--- BEGIN ---

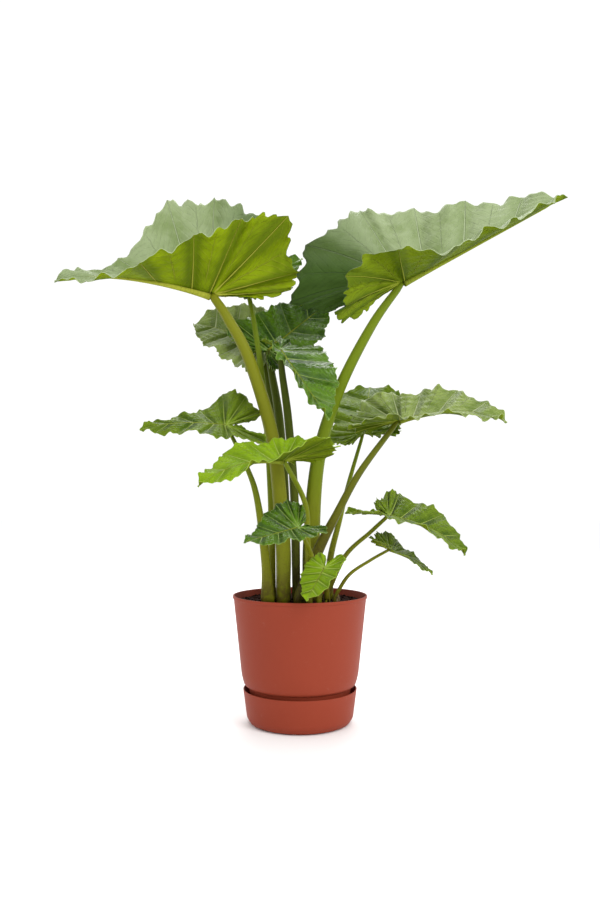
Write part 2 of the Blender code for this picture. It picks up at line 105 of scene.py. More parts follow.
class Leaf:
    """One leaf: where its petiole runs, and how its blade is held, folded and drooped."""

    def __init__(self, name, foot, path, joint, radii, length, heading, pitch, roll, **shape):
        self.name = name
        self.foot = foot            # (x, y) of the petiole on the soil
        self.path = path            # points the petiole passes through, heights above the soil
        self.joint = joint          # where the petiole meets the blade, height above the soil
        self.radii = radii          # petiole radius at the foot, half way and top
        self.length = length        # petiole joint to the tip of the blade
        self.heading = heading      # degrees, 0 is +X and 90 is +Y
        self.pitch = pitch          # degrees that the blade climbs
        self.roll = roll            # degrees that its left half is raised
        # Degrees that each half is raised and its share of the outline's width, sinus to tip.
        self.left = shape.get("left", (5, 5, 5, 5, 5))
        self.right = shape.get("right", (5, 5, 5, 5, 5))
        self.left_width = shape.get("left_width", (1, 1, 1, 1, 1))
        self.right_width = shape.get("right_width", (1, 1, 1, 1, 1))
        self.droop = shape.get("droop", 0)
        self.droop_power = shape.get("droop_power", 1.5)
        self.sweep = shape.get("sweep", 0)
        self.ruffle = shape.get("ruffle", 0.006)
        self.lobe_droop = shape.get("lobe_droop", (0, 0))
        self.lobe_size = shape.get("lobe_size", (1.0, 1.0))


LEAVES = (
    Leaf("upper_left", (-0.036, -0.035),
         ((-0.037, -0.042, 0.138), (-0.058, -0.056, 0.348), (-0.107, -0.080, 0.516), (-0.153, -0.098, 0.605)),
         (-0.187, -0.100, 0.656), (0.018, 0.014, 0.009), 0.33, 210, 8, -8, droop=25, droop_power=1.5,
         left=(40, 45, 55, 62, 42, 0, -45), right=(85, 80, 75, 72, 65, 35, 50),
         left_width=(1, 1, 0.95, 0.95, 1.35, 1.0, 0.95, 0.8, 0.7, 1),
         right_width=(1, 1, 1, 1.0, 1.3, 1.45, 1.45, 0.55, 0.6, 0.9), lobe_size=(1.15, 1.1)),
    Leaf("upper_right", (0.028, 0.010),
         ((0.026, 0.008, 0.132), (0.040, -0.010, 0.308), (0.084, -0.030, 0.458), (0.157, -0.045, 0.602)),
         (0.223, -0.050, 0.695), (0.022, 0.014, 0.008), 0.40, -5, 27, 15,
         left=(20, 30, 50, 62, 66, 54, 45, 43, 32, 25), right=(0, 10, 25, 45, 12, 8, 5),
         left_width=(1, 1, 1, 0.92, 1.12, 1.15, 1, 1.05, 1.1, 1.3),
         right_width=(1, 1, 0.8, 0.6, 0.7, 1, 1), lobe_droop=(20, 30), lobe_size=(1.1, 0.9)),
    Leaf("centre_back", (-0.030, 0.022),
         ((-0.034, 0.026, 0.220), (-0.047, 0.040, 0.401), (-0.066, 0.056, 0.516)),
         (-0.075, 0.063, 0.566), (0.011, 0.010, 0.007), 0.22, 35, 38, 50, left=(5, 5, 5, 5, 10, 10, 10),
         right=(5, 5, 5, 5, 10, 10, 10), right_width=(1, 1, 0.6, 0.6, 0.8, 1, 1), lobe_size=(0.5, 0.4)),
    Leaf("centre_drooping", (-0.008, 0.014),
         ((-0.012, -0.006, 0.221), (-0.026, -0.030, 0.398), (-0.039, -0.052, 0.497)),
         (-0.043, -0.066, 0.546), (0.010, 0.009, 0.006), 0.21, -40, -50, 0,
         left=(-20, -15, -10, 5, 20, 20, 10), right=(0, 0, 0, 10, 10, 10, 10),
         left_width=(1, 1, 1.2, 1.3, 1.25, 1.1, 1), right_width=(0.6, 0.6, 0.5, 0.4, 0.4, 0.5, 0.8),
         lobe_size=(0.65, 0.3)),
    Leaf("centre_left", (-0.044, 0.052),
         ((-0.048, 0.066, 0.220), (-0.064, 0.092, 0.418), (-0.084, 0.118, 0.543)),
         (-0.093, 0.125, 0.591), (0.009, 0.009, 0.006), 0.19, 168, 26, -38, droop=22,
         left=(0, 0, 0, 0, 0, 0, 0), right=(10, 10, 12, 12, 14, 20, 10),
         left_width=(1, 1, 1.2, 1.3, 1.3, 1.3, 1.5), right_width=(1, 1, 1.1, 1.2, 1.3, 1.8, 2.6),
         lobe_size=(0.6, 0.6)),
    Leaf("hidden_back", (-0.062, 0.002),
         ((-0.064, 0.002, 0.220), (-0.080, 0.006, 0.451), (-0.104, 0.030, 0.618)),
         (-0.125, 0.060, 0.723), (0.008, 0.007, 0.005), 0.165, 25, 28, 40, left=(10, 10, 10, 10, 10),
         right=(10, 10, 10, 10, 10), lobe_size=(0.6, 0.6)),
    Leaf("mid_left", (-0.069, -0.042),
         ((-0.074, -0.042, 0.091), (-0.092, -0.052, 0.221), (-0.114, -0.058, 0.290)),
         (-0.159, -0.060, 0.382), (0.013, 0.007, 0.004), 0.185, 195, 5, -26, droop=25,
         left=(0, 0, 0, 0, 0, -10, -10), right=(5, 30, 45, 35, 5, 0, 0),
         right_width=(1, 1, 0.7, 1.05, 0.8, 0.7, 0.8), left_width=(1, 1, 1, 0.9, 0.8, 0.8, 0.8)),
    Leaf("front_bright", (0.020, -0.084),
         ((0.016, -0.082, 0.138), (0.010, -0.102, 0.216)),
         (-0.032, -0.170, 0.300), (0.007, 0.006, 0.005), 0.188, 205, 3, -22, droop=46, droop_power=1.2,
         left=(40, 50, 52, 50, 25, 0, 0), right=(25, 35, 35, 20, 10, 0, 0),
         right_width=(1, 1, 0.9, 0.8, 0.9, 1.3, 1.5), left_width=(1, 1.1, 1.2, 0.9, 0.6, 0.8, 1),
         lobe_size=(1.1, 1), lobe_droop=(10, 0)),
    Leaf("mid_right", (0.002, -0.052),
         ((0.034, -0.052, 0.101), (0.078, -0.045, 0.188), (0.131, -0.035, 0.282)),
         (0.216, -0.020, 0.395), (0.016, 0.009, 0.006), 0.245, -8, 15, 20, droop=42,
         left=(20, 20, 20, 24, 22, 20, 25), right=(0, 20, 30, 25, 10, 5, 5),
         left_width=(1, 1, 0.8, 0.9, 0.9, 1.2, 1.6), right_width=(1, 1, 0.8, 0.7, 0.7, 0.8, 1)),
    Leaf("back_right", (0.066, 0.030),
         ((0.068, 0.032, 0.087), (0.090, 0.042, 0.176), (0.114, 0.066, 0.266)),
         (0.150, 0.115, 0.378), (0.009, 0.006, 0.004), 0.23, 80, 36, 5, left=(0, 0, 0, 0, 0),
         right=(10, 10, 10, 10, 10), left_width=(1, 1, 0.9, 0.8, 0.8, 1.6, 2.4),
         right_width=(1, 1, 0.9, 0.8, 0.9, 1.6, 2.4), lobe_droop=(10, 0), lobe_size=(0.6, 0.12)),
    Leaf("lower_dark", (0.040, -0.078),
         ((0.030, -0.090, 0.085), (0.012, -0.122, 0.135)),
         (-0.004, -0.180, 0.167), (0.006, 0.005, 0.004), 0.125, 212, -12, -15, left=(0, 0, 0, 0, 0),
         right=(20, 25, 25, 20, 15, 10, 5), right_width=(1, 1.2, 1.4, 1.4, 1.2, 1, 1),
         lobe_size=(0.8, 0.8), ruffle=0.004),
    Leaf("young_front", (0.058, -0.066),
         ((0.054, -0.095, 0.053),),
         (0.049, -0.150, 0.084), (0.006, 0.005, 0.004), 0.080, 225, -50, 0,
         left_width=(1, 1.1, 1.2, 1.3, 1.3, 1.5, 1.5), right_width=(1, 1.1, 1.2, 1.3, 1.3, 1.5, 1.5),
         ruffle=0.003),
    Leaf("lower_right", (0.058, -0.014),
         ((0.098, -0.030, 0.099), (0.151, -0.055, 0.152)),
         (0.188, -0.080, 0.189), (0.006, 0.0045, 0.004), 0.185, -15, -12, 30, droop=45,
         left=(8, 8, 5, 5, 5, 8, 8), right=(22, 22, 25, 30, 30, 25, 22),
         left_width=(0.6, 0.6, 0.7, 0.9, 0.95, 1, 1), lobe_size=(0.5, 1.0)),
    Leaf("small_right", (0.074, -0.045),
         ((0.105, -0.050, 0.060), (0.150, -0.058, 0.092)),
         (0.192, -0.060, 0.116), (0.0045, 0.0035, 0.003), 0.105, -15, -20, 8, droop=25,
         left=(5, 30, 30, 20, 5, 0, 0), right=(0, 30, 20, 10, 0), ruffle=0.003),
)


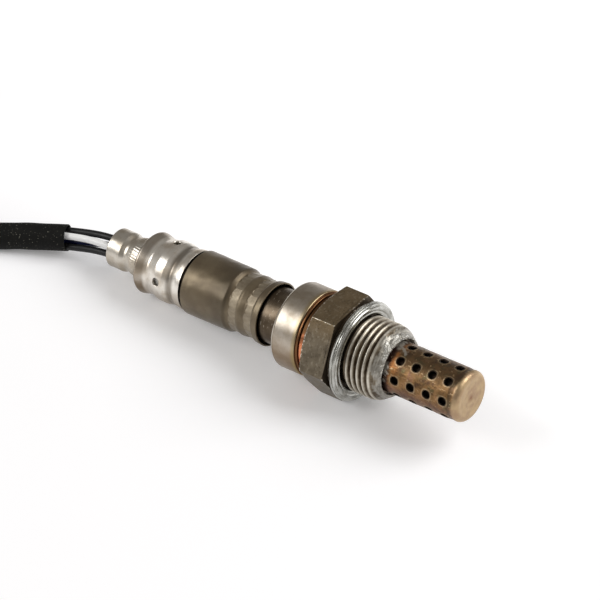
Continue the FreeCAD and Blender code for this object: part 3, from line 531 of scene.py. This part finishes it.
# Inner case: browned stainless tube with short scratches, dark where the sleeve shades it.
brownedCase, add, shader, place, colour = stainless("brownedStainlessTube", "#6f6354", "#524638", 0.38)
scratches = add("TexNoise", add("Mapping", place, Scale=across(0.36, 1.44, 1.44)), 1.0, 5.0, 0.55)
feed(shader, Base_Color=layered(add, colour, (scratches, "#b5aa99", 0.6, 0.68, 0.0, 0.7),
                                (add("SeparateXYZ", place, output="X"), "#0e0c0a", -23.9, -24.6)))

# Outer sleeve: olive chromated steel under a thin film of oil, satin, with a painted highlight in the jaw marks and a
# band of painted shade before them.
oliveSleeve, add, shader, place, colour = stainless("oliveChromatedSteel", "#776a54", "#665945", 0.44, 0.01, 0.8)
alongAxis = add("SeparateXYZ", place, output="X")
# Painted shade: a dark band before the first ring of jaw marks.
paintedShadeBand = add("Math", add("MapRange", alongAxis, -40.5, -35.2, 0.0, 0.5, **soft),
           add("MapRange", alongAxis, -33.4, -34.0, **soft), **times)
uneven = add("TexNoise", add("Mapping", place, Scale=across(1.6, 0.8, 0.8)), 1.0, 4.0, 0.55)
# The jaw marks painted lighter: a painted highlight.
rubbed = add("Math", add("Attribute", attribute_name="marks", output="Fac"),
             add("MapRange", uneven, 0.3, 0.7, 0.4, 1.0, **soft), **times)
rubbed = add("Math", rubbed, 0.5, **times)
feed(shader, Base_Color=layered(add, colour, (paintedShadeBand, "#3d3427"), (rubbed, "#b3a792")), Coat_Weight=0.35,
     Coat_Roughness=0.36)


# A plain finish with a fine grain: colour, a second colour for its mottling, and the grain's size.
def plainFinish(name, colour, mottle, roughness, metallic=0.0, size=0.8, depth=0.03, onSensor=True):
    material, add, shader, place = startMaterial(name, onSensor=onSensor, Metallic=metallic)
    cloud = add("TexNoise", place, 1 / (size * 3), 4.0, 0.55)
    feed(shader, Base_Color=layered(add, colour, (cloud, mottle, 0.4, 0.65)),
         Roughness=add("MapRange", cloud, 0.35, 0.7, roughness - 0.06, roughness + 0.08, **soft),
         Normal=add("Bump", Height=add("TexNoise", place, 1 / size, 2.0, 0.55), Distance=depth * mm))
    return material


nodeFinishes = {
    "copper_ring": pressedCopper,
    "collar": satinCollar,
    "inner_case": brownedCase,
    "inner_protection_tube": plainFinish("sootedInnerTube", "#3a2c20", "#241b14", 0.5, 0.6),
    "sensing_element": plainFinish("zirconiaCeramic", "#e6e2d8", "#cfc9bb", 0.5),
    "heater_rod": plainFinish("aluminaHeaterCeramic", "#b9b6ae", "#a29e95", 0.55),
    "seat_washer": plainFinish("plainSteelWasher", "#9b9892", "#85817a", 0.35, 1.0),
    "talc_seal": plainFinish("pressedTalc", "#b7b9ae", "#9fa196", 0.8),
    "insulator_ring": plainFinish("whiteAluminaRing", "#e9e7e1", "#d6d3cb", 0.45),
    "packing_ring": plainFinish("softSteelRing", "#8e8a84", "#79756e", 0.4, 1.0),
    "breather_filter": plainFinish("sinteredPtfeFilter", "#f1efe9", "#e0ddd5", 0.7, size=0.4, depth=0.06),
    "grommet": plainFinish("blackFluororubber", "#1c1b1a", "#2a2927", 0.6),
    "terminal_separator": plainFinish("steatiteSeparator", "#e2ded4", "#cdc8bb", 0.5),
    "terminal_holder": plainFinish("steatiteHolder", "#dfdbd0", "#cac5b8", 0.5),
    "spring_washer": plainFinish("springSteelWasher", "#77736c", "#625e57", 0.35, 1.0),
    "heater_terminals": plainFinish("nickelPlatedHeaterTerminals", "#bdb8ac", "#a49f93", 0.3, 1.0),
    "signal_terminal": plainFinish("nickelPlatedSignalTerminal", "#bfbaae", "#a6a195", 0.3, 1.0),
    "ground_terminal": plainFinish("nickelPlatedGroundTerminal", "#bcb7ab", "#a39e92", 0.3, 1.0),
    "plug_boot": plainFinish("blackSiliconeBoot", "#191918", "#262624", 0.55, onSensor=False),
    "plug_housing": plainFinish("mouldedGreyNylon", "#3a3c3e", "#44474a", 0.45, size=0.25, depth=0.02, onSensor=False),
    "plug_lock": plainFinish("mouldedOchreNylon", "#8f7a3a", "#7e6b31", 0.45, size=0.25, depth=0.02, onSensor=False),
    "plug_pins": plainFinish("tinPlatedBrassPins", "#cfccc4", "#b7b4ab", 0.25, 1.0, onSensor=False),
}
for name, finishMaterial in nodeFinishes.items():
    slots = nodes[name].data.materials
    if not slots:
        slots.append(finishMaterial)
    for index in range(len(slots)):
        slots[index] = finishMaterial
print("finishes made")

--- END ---

_Exercise requirements_. What are the exact lines from the beginning of the material through the line containing "leaf: where its"? Write out those lines alone.

_Task output_.
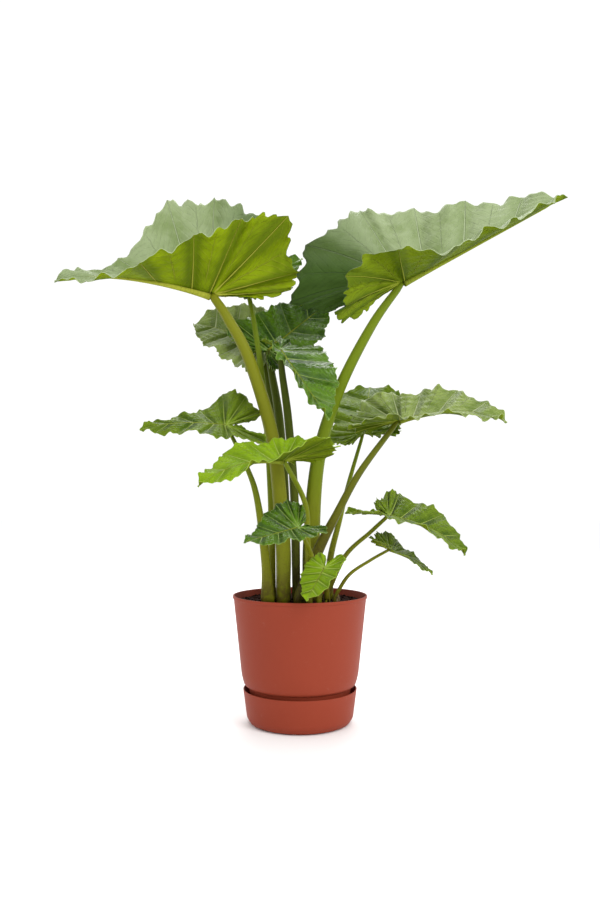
Write part 2 of the Blender code for this picture. It picks up at line 105 of scene.py. More parts follow.
class Leaf:
    """One leaf: where its petiole runs, and how its blade is held, folded and drooped."""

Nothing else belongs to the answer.